In accordance with ASC 820, the Company measures its cash and investments in available-for-sale securities at fair value. The Company’s cash and investments in available-for-sale securities are classified within Level 1 by using quoted market prices.

The carrying value of other current assets and accounts payable are considered to be representative of their respective fair values because of the short-term nature of those instruments.

Fair Value Instruments

ASC 825 “Financial Instruments” permits entities to choose to measure at fair value many financial instruments and certain other items that had previously not been required to be measured at fair value. Subsequent changes in fair value for designated items are required to be reported in earnings in the current period. FASB ASC 825 also establishes presentation and disclosure requirements for similar types of assets and liabilities measured at fair value. As permitted by FASB ASC 825, the Company has elected not to use the fair value option to measure the Company’s available-for-sale securities and will continue to report under FASB ASC 320, “Investments-Debt and Equity Securities”. The Company has made this election because it believes the nature of its financial assets and liabilities are not so complex that they would benefit from a change in valuation to fair value.
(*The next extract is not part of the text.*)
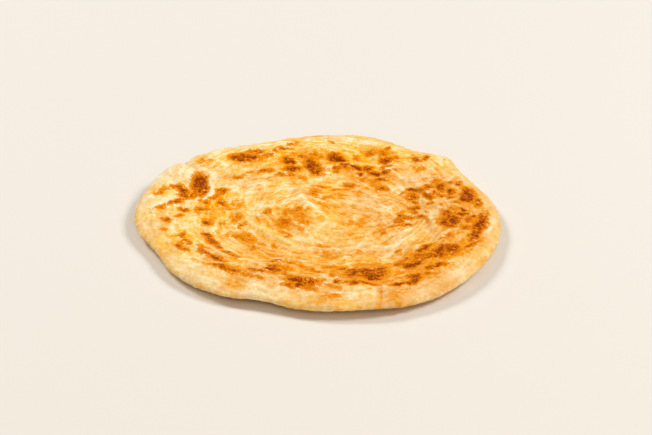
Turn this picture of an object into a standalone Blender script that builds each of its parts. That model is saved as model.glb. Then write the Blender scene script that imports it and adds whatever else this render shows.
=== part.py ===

Cost-Basis Method Valuation

The Company’s non-marketable equity investment is recorded using the cost-basis method of accounting, and is classified within other long-term assets on the accompanying balance sheet as permitted by ASC 325, “Cost Method Investments” , as the Company owns less than 20% of the voting securities and does not have the ability to exercise significant influence over operating and financial policies of the entity.  See Note 5, “Cost-Basis Investment” for more information.
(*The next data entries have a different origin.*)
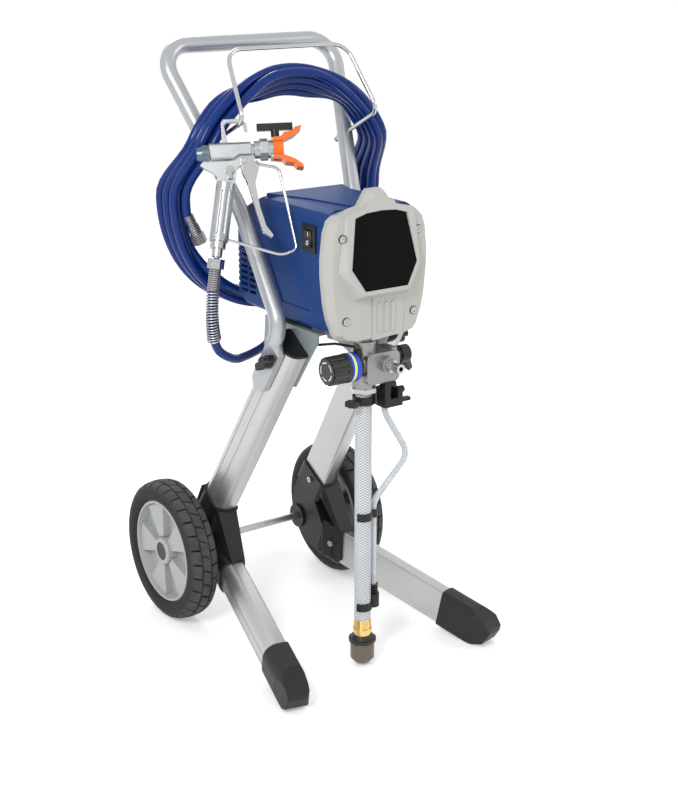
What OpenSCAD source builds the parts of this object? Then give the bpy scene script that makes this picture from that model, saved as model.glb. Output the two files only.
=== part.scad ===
/* [Wheels] */
// Diameter of the tyres
wheel_d = 228.6; // [224:0.2:232]
// Width of the tyres
wheel_w = 48; // [44:0.5:50]
// Distance between the centre planes of the wheels
track = 326; // [325:0.5:330]
// Diameter of the hub rim that carries the tyre
rim_d = 168; // [160:1:172]
// Diameter of the axle rod
axle_d = 12; // [10:0.5:14]
// Diameter of the boss in the middle of the hub
hub_boss_d = 44; // [40:1:48]
// Spokes raised on the hub
spokes = 5; // [4:1:6]
// Tread blocks round the tyre
treads = 30; // [24:1:34]
// Running clearance of the hub on the axle, on the radius
hub_gap = 0.08; // [0.05:0.01:0.1]

/* [Legs] */
// Thickness of the leg extrusions
leg_t = 34.5; // [33:0.5:36]
// Width of the leg extrusions
leg_w = 58; // [56:0.5:60]
// Wall of the leg extrusions
leg_wall = 2.2; // [1.8:0.1:3]
// Corner radius on the outer side of the legs
leg_outer_r = 20; // [18:0.5:22]
// Corner radius on the inner side of the legs
leg_inner_r = 3; // [2:0.5:4]
// Rearward rake of the upper legs from upright
leg_rake = 32.34; // [32:0.02:32.6]
// Inward lean of the upper legs
leg_lean = 2.98; // [2.8:0.02:3.2]
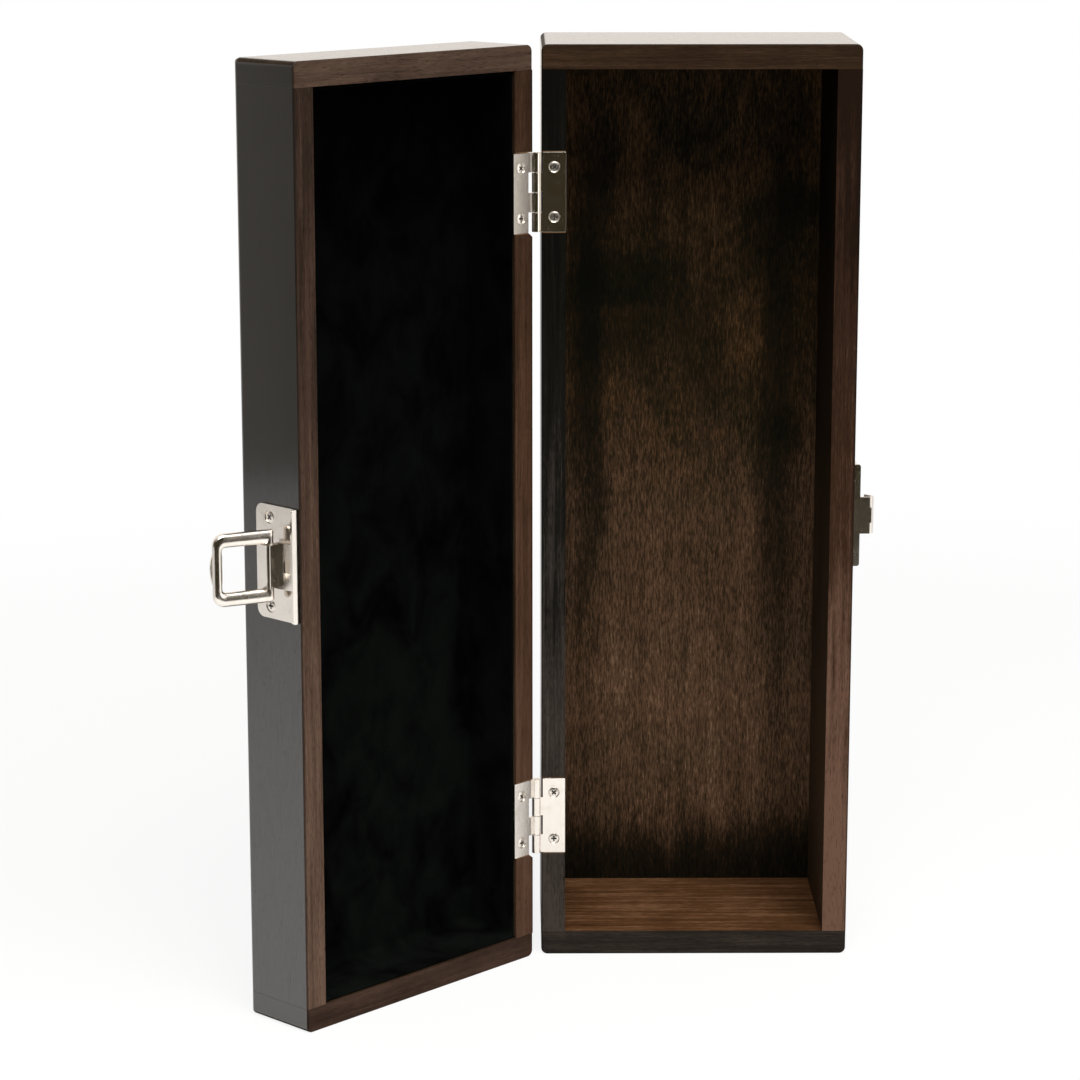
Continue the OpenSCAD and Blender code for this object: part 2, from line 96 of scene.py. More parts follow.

Recently Adopted Accounting Pronouncements

In January 2010, the FASB issued Accounting Standards Update 2010-06, “Fair Value Measurements and Disclosures” (Topic 820): Improving Disclosures about Fair Value Measurements. This guidance amends the disclosure requirements related to recurring and nonrecurring fair value measurements and requires new disclosures on the transfers of assets and liabilities between Level 1 (quoted prices in active market for identical assets or liabilities) and Level 2 (significant other observable inputs) of the fair value measurement hierarchy, including the reasons and the timing of the transfers. Additionally, the guidance requires a roll forward of activities on purchases, sales, issuance and settlements of the assets and liabilities measured using significant unobservable inputs (Level 3 fair value measurements). The guidance became effective for the reporting period beginning January 1, 2010, except for the disclosure on the roll forward activities for Level 3 fair value measurements, which became effective for the reporting period beginning January 1, 2011. Adoption of this new guidance did not, and the Company expects that it will not, have a material impact on the Company’s financial statements.
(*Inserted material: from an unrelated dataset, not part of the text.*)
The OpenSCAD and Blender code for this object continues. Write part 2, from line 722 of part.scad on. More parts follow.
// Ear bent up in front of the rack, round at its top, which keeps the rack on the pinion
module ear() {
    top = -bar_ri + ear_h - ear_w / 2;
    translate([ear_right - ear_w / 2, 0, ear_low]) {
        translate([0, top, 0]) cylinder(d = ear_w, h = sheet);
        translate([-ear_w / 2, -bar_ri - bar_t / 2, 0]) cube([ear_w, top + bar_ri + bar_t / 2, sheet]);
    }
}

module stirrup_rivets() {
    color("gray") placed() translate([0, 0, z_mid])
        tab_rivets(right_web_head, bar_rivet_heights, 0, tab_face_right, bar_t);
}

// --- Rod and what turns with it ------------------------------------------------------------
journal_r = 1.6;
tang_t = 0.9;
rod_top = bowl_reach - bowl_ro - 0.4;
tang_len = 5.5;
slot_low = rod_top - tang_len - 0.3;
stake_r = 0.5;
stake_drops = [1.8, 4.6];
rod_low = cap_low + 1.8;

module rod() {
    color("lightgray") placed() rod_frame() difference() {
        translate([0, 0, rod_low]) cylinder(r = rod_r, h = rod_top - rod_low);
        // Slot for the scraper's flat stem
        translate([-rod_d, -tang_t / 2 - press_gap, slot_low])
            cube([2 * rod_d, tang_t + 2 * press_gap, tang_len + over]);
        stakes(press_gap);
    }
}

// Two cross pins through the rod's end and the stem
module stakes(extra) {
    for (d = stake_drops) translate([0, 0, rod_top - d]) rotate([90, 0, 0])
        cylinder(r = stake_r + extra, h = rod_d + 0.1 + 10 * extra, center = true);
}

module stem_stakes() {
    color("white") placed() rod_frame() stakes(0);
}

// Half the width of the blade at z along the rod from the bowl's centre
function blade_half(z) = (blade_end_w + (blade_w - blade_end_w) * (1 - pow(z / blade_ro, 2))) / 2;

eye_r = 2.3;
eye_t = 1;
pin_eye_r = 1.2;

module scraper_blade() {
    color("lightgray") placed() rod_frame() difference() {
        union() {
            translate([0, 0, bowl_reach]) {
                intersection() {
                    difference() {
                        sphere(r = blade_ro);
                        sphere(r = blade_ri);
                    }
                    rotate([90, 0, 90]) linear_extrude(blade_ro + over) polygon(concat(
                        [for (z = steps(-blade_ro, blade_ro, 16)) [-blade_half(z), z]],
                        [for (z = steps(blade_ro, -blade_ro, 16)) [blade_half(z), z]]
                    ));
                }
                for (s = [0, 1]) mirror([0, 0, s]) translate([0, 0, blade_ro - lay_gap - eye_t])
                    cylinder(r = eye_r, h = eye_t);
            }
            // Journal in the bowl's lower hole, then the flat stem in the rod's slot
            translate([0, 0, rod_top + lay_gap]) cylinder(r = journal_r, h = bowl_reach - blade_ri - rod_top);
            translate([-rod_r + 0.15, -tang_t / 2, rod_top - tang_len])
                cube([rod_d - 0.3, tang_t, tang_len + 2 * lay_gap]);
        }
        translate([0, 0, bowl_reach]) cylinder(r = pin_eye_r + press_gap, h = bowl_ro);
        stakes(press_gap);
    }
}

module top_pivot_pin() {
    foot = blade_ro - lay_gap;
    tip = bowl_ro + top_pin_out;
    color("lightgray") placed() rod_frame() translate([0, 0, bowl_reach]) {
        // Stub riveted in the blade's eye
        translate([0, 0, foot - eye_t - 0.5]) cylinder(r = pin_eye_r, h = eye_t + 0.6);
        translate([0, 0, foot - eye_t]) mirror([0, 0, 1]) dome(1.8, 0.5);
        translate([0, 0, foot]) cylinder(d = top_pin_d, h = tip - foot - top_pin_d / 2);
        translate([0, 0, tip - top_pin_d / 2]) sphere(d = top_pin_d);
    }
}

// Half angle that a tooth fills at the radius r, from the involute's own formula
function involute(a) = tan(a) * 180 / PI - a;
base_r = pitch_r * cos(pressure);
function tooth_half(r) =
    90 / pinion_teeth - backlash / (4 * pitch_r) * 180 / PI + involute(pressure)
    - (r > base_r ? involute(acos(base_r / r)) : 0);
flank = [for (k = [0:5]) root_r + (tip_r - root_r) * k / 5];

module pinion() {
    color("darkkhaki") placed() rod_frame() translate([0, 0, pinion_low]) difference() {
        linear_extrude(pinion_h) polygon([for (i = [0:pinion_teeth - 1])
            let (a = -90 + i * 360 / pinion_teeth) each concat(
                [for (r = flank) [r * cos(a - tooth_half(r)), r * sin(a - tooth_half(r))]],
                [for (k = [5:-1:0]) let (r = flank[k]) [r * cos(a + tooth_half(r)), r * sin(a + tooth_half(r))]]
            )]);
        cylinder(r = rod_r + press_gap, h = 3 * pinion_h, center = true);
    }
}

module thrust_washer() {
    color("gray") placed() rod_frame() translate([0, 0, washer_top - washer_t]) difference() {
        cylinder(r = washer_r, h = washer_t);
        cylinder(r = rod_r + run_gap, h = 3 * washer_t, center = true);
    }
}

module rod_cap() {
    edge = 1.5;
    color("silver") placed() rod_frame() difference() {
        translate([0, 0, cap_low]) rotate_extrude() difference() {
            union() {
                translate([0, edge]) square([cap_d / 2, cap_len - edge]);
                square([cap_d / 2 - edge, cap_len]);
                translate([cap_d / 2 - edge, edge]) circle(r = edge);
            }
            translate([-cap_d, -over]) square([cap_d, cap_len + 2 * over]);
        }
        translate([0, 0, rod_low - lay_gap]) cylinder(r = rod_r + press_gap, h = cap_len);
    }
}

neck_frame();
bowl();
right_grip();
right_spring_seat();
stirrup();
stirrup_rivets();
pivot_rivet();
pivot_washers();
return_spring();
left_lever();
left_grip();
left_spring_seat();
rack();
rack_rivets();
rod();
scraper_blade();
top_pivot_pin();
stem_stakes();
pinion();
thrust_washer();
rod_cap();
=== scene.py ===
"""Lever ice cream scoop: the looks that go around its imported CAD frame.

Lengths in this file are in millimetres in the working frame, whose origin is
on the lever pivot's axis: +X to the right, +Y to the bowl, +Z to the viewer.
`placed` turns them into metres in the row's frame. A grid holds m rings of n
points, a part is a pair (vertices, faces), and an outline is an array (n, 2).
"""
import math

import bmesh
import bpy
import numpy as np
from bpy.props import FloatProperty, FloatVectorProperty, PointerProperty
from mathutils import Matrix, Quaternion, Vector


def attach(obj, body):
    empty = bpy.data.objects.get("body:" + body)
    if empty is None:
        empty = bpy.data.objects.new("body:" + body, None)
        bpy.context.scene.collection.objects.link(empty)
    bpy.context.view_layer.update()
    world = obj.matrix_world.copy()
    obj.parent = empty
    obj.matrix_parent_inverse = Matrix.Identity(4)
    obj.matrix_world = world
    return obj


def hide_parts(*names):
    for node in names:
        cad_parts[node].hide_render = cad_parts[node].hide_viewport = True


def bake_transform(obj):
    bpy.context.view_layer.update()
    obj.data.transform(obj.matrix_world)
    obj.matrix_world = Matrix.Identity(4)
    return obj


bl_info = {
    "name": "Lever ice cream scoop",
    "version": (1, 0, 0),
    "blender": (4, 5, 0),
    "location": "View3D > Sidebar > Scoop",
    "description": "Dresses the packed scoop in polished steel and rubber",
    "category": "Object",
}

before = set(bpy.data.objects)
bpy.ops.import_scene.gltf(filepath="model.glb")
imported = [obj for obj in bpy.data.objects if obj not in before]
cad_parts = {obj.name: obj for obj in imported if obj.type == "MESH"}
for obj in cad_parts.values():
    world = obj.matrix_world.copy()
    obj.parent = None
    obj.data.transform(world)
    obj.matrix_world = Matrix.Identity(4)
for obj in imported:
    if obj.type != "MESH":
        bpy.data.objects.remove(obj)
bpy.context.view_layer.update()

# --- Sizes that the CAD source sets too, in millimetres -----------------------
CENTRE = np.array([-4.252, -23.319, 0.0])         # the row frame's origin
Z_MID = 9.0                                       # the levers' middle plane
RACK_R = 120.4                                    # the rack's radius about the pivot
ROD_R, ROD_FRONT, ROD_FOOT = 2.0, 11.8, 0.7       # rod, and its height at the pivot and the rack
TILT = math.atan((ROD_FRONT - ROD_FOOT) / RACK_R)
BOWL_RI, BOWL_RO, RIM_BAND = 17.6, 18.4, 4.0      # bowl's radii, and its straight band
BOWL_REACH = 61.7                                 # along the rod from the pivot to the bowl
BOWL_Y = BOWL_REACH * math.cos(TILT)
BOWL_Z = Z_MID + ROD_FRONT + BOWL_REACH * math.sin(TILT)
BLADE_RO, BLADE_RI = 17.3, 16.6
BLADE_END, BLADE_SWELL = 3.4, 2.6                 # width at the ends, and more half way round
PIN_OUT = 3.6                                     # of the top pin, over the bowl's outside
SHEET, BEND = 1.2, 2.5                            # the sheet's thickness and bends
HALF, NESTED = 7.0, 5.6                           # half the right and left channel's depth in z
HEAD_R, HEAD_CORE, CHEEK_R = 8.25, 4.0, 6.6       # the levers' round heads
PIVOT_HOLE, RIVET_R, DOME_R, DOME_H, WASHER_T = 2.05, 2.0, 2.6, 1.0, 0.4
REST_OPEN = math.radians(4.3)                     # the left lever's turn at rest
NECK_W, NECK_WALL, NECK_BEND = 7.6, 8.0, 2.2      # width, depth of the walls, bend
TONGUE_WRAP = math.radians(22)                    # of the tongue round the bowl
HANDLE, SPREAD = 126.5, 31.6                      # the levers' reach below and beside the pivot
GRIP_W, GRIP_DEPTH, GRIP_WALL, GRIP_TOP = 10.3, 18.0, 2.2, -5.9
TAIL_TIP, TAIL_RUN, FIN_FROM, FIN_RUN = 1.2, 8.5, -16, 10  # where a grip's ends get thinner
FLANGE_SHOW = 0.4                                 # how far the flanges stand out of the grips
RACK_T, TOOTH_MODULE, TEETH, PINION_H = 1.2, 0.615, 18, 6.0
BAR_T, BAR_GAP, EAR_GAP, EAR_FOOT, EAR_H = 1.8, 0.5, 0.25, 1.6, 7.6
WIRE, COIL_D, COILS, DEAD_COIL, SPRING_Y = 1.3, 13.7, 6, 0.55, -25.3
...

In December 2010, the FASB issued Accounting Standards 2010-29, “Business Combinations” (Topic 805): Disclosure of Supplementary Pro Forma Information for Business Combinations. This guidance amends the disclosure requirements by Securities and Exchange Commission filers by requiring disclosure of pro forma information for business combinations that occurred in the current reporting period. The disclosures include pro forma revenue and earnings of the combined entity for the current reporting period as though the acquisition date for all business combinations that occurred during the year had been as of the beginning of the annual reporting period. If comparative financial statements are presented, the pro forma revenue and earnings of the combined entity for the comparable prior reporting period should be reported as though the acquisition date for all business combinations that occurred during the current year had been as of the beginning of the comparable prior annual reporting period. In practice, some filers have presented the pro forma information in their comparative financial statements as if the business combination that occurred in the current reporting period had occurred as of the beginning of each of the current and prior annual reporting periods. Other filers have disclosed the pro forma information as if the business combination occurred at the beginning of the prior annual reporting period only, and carried forward the related adjustments, if applicable, through the current reporting period. This became effective for business combinations for which the acquisition date is on or after the beginning of the first annual reporting period beginning on or after December 15, 2010. Adoption of this new guidance did not have any impact on the Company’s financial statements.

Recently Announced Accounting Pronouncements

In May 2011, the FASB issued Accounting Standards Update 2011-04, “Fair Value Measurement” (Topic 820): Amendments to Achieve Common Fair Value Measurement and Disclosure Requirements in U.S. GAAP and IFRSs. This guidance amends the disclosure requirements related to recurring and nonrecurring fair value measurements and includes the following provisions:  application of the concepts of highest and best use and valuation premise, introduction of an option to measure groups of offsetting assets and liabilities on a net basis, incorporation of certain premiums and discounts in fair value measurements, and the measurement of fair value of certain instruments classified in shareholders’ equity. In addition, the amended guidance includes several new fair value disclosure requirements, including, among other things, information about valuation techniques and unobservable inputs used in Level 3 fair value measurements and a narrative description of Level 3 measurements’ sensitivity to changes in unobservable inputs. The guidance becomes effective for the reporting period beginning January 1, 2012.  The Company expects that adoption of this new guidance will not have a material impact on the Company’s financial statements.

In June 2011, the FASB issued Accounting Standards Update 2011-05, “Comprehensive Income” (Topic 220): Presentation of Comprehensive Income. This amended guidance eliminates the option for reporting entities to present components of other comprehensive income in the statement of stockholders’ equity. Instead, this amended guidance now requires reporting entities to present all non-owner changes in stockholders’ equity either as a single continuous statement of comprehensive income or as two separate but consecutive statements. The guidance will become effective for the reporting period beginning January 1, 2012.  The Company expects that the adoption of this new guidance will not have a material impact on the Company’s financial statements.

Management does not believe that any other recently issued, but not yet effective accounting pronouncements, if adopted, would have a material effect on the accompanying financial statements.